What counts as “conflict of interest” in the PH workplace?

A COI typically exists when an employee’s personal, financial, or relational interests materially interfere with their duty of loyalty to the employer. Common patterns:

  • Undisclosed outside employment or business competing with the employer.
  • Self-dealing (awarding contracts to one’s own company or a relative’s).
  • Kickbacks or gifts that affect business judgment.
  • Misuse of confidential information (pricing, client lists, R&D, strategy).

COI standards usually live in: (a) the Labor Code (as “fraud” or “breach of trust” just causes for dismissal), (b) the Civil Code duty of good faith, and (c) company policies (codes of conduct, conflict-of-interest and confidentiality clauses, non-compete / non-solicitation).


Resignation: what it does—and doesn’t—do

  • It ends the employment relationship (once accepted or effective under contract or policy), but does not immunize the employee from past acts.
  • The employer may continue the fact-finding and complete an administrative decision for record purposes (e.g., “dismissal for cause effective immediately prior to separation” or “acceptance of resignation with reservation of rights”).
  • Clearance and final pay processing may be held or offset only according to law and policy (e.g., for accountable property or documented cash advances).
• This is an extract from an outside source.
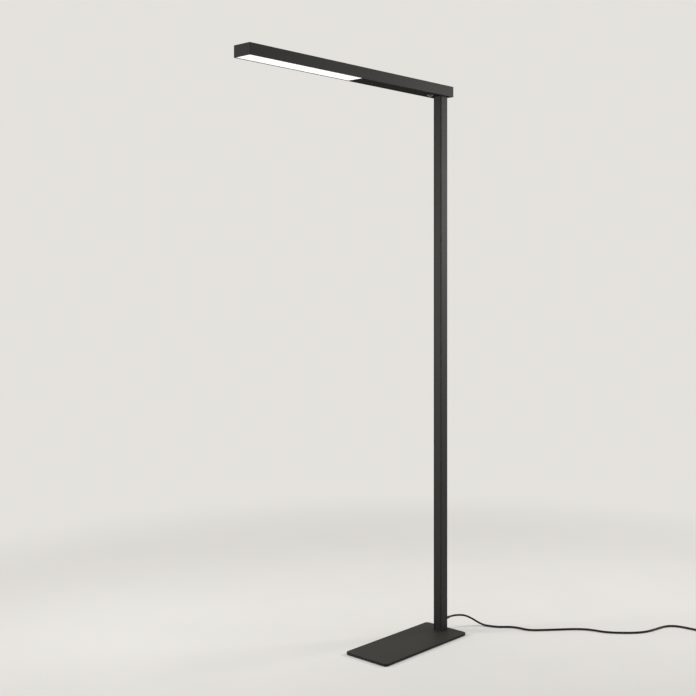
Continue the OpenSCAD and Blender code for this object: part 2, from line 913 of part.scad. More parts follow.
module mains_wires() {
    color("sienna") {
        for (pole = [0, 1])
            tube(
                concat(
                    past_switch(1, terminal_y + 6, 1.5 - 3 * pole),
                    [[terminal_x1 + 4, terminal_y + pole * terminal_pole, cable_z],
                     [terminal_x1 - 5, terminal_y + pole * terminal_pole, cable_z]]
                ),
                wire_d, 6
            );
        for (pole = [0, 1])
            tube(
                [[terminal_x0 + 5, terminal_y + pole * terminal_pole, cable_z],
                 [terminal_x0 - 6, terminal_y + pole * terminal_pole, cable_z],
                 [driver_x1 + 8, 3 + pole * terminal_pole, cable_z],
                 [driver_x1 + 0.2, 3 + pole * terminal_pole, cable_z]],
                wire_d, 6
            );
        tube(
            concat(
                past_switch(-1, 11, 0),
                [[lug_x + lug_r + lug_tail + 3, lug_y + 1, web_z - wire_d],
                 [lug_x + lug_r + lug_tail + 0.2, lug_y, web_z - wire_d / 2 - 0.1]]
            ),
            wire_d, 6
        );
    }
}

module downlight_wires() {
    color("firebrick")
        for (side = [-1, 1])
            let (y = wire_side + side * wire_apart, tray_z = web_z - board_t - down_wire_drop)
                tube(
                    [[driver_x0 - 0.2, y, web_z - driver_h / 2],
                     [driver_x0 - 14, y, web_z - driver_h / 2],
                     [down_tray_x1 + 14, y, tray_z - 1],
                     [down_tray_x1 + 4, y, tray_z],
                     [down_board_x1 + 2, y, tray_z],
                     [down_board_x1 - 4, y, web_z - board_t - wire_d / 2 - 0.1]],
                    wire_d, 6
                );
}

module uplight_wires() {
    color("goldenrod")
        for (side = [-1, 1])
            let (y = -wire_side + side * wire_apart)
                tube(
                    [[driver_x0 - 0.2, y, web_z - driver_h / 2],
                     [driver_x0 - 16, y, web_z - driver_h / 2],
                     [up_wire_x + 12, y, web_z - 8],
                     [up_wire_x + 2, y, web_z - 5],
                     [up_wire_x, y, web_z - 1],
                     [up_wire_x, y, web_top + 1],
                     [up_wire_x + 2, y, web_top + board_t + 2],
                     [up_board_x0 + 6, y, web_top + board_t + wire_d / 2 + 0.1]],
                    wire_d, 6
                );
}

module dimmer_wires() {
    color("slategray")
        for (k = [0, 1])
            tube(
                [[-dimmer_x - pin_r - 0.1, 6 * k - 3, switch_top + 1.1],
                 [-dimmer_x - 7, 5 * k - 6, switch_top + 0.5],
                 [-dimmer_x - 20, 3 * k - 9.5, web_z - 4],
                 [terminal_x0 + 10, 2.5 * k - 11.5, web_z - 5],
                 [driver_x1 + 10, 2.5 * k - 14, web_z - 6],
                 [driver_x1 + 0.2, 2.5 * k - 14, web_z - 6]],
                dimmer_wire_d, 6
            );
}

// ---------- Strain relief, cord, coil and plug ----------

module strain_relief() {
    color([0.1, 0.1, 0.1])
        translate([0, 0, outlet_z])
            difference() {
                union() {
                    rod_x(post_inner - relief_collar_t, post_inner, relief_flange_r, relief_flange_r);
                    rod_x(post_inner - cut, post_w / 2 + cut, outlet_r, outlet_r);
                    rod_x(post_w / 2, post_w / 2 + relief_flange_t, relief_flange_r, relief_flange_r - 0.8);
                    rod_x(post_w / 2 + relief_flange_t, relief_tip_x, relief_root_r, relief_tip_r);
                }
                rod_x(post_inner - relief_collar_t - cut, relief_tip_x + cut, relief_bore_r, relief_bore_r);
            }
}

// The coil spirals in on the floor, climbs a layer in the half turn where it reverses, and spirals out
coil_total = 360 * coil_turns;
function climb(a) = let (t = min(max((a - coil_total / 2 + 90) / 180, 0), 1)) t * t * (3 - 2 * t);
function coil_point(a) =
    let (r = coil_end_r + coil_pitch * abs(a - coil_total / 2) / 360, turn = coil_first + a)
        [coil_x + r * cos(turn), coil_y + r * sin(turn), coil_low_z + climb(a) * (coil_high_z - coil_low_z)];
coil_ring = [for (a = [0:360 / coil_steps:coil_total]) coil_point(a)];
coil_in = coil_ring[0] + [0, cord_d, 0];
coil_out = coil_ring[len(coil_ring) - 1] + [cord_d, 0, 0];
coil_route = concat([coil_in], coil_ring, [coil_out]);

// The free stretches leave and arrive straight, and are smooth curves in between
relief_tip = [relief_tip_x, 0, outlet_z];
free_curve = smooth(concat([relief_tip + [cord_d, 0, 0]], cord_route, [coil_in + [0, cord_d, 0]]));
free_route = concat([relief_tip], [for (p = free_curve) [p.x, p.y, max(p.z, floor_z)]], [coil_in]);
tail_route = concat(
    [coil_out],
    smooth([
        coil_out + [cord_d, 0, 0],
        [coil_x + 36, plug_y, coil_high_z + 0.5],
        [coil_x + 58, plug_y, coil_high_z + 4],
        [plug_x - cord_d, plug_y, plug_z]
    ]),
    [[plug_x, plug_y, plug_z]]
);

least_coil_gap = min([
    for (i = [0:len(coil_ring) - 1])
        for (j = [i + coil_steps / 2:len(coil_ring) - 1])
            norm(coil_ring[i] - coil_ring[j])
]) - cord_d;
echo("least gap between the coil's turns, mm", least_coil_gap);
echo("length of the free cord, the coil and the tail, mm",
    route_length(free_route), route_length(coil_route), route_length(tail_route));

module mains_cord() {
    color([0.1, 0.1, 0.1]) tube(free_route, cord_d, cord_sides);
}

module cord_coil() {
    color([0.1, 0.1, 0.1]) tube(coil_route, cord_d, coil_sides);
}

module cord_tail() {
    color([0.1, 0.1, 0.1]) tube(tail_route, cord_d, cord_sides);
}

module coil_tie() {
    inner = coil_end_r - cord_d / 2 - 1;
    outer = coil_start_r + cord_d / 2 + 0.4;
    top = coil_high_z + cord_d / 2 + 0.3;
    color("dimgray")
        translate([coil_x, coil_y, 0])
            rotate([0, 0, tie_angle])
                translate([0, tie_w / 2, 0])
                    rotate([90, 0, 0])
                        linear_extrude(tie_w)
                            difference() {
                                translate([inner - tie_t, 0]) square([outer - inner + 2 * tie_t, top + tie_t]);
                                translate([inner, tie_t]) square([outer - inner, top - tie_t]);
                            }
}

module plug_body() {
    color([0.12, 0.12, 0.12])
        translate([0, plug_y, plug_z])
            difference() {
                union() {
                    rod_x(plug_x, plug_x + plug_neck_l, plug_neck_tip_r, plug_neck_r);
                    rod_x(plug_x + plug_neck_l, plug_head_x, plug_grip_r, plug_r - 2);
                    rod_x(plug_head_x, plug_face_x, plug_r, plug_r);
                }
                for (side = [-1, 1]) {
                    translate([0, side * plug_pin_y, 0])
                        rod_x(plug_face_x - plug_pin_in, plug_face_x + cut, plug_pin_r + 0.1, plug_pin_r + 0.1);
                    translate([plug_face_x - clip_l - 1, -groove_w / 2, side * plug_r - (side + 1) / 2 * groove_d])
                        cube([clip_l + 1 + cut, groove_w, groove_d]);
                }
            }
}

module plug_pins() {
    color(bright)
        for (side = [-1, 1])
            translate([0, plug_y + side * plug_pin_y, plug_z]) {
                rod_x(plug_face_x - plug_pin_in, plug_face_x + plug_pin_l - 1.5, plug_pin_r, plug_pin_r);
                rod_x(plug_face_x + plug_pin_l - 1.5, plug_face_x + plug_pin_l, plug_pin_r, 1.2);
            }
}

module plug_earth_clips() {
    color(copper)
        for (side = [-1, 1])
            translate([plug_face_x - clip_l, plug_y - clip_w / 2, plug_z + side * (plug_r - groove_d + clip_t / 2) - clip_t / 2])
                cube([clip_l - 0.5, clip_w, clip_t]);
}

// ---------- The lamp ----------

base_plate();
base_mat();
base_screws();
post_channel();
post_cover_strip();
mount_block();
mount_screws();
head_profile();
front_end_cap();
rear_end_cap();
downlight_diffuser();
downlight_reflector();
downlight_board();
downlight_leds();
uplight_diffuser();
uplight_reflector();
uplight_board();
uplight_leds();
board_screws();
front_top_cover();
rear_top_cover();
underside_cover();
led_driver();
driver_screws();
terminal_block();
cable_clamp();
clamp_screws();
earth_lug();
earth_screw();
dimmer_bezel();
dimmer_nut();
dimmer_button();
dimmer_spring();
dimmer_switch();
inner_cable();
mains_wires();
downlight_wires();
uplight_wires();
dimmer_wires();
strain_relief();
mains_cord();
cord_coil();
cord_tail();
coil_tie();
plug_body();
plug_pins();
plug_earth_clips();
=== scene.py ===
"""Office floor lamp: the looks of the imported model, in metres and in the model's own frame.

The origin is on the floor, on the axis of the post. The head reaches towards -X, and the mains cord
leaves towards +X. Pieces that need softened edges or turned shapes are modelled anew and stand for their
nodes, and every other node keeps its mesh and gets its finish.
"""

import json
import logging
import math
from abc import ABC, abstractmethod
from collections.abc import Callable, Iterable, Iterator, Sequence
from contextlib import contextmanager
from dataclasses import dataclass
from enum import Enum
from typing import ClassVar

import bmesh
import bpy
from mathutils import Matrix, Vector


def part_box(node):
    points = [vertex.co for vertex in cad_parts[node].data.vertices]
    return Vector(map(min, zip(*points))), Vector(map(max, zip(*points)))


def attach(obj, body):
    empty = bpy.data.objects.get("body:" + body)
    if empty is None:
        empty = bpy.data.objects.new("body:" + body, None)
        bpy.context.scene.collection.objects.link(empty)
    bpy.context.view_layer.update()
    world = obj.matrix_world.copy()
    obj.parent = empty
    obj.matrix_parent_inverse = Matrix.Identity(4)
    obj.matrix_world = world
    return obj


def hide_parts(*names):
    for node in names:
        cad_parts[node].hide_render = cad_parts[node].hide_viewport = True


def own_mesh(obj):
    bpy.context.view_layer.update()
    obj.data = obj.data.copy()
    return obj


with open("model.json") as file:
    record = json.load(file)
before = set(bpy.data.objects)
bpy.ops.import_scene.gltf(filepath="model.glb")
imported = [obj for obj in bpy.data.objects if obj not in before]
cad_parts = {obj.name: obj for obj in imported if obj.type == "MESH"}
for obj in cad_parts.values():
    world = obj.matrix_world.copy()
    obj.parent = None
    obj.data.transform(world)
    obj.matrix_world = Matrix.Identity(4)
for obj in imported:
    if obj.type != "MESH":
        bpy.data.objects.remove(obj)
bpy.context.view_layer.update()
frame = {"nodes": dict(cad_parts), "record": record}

LAMP = "lamp"
BUTTON = "button"
MM = 0.001
log = logging.getLogger("floor_lamp")

Colour = tuple[float, float, float]
Outline = list[tuple[float, float]]
Test = Callable[[Vector, Vector], bool]
Socket = bpy.types.NodeSocket


# ---------- Finishes ----------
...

Employers must avoid unlawful withholding; instead, they should document set-offs or file a claim.
  • Waivers or quitclaims signed at resignation are valid only if voluntary, for a reasonable consideration, and not against law or public policy; they do not bar claims arising from fraud, coercion, or concealed facts.

Can the employer still “file a case” after you resign? Yes—three tracks

1) Administrative / employment track

Purpose: establish just cause (e.g., serious misconduct, fraud, willful breach of trust), document liability, and protect records.

  • Due process (“twin-notice” rule):

    1. Notice to Explain (NTE) detailing facts and policy breached; reasonable time (commonly at least 5 calendar days) to respond.
    2. Opportunity to be heard (conference or written defenses).
    3. Decision notice with factual and legal basis.
  • Even if the employee has resigned, employers often issue findings for internal closure and future reference (e.g., rebutting claims of constructive dismissal, supporting civil/criminal complaints).

  • Venue: internal procedure; if a dispute arises (e.g., on wages/clearance), Labor Arbiter handles certain money claims; illegal dismissal cases are employee-initiated, not employer-initiated.

2) Civil track (regular courts)

Typical reliefs the employer may seek:

  • Damages for breach of duty/contract or quasi-delict (tort).

  • Injunctions (e.g., to stop ongoing misuse of trade secrets or client poaching).

  • Specific performance / replevin to recover devices, documents, prototypes, or files.

  • Unjust enrichment or accounting for profits gained through self-dealing. Key points:

  • Trade secrets & confidential info: enforceable via nondisclosure and confidentiality clauses, Civil Code obligations of good faith, and principles against unfair competition.

  • Non-compete / non-solicitation: generally enforceable if reasonable in time, geography, and scope; courts strike down restraints that are broader than necessary to protect legitimate business interests.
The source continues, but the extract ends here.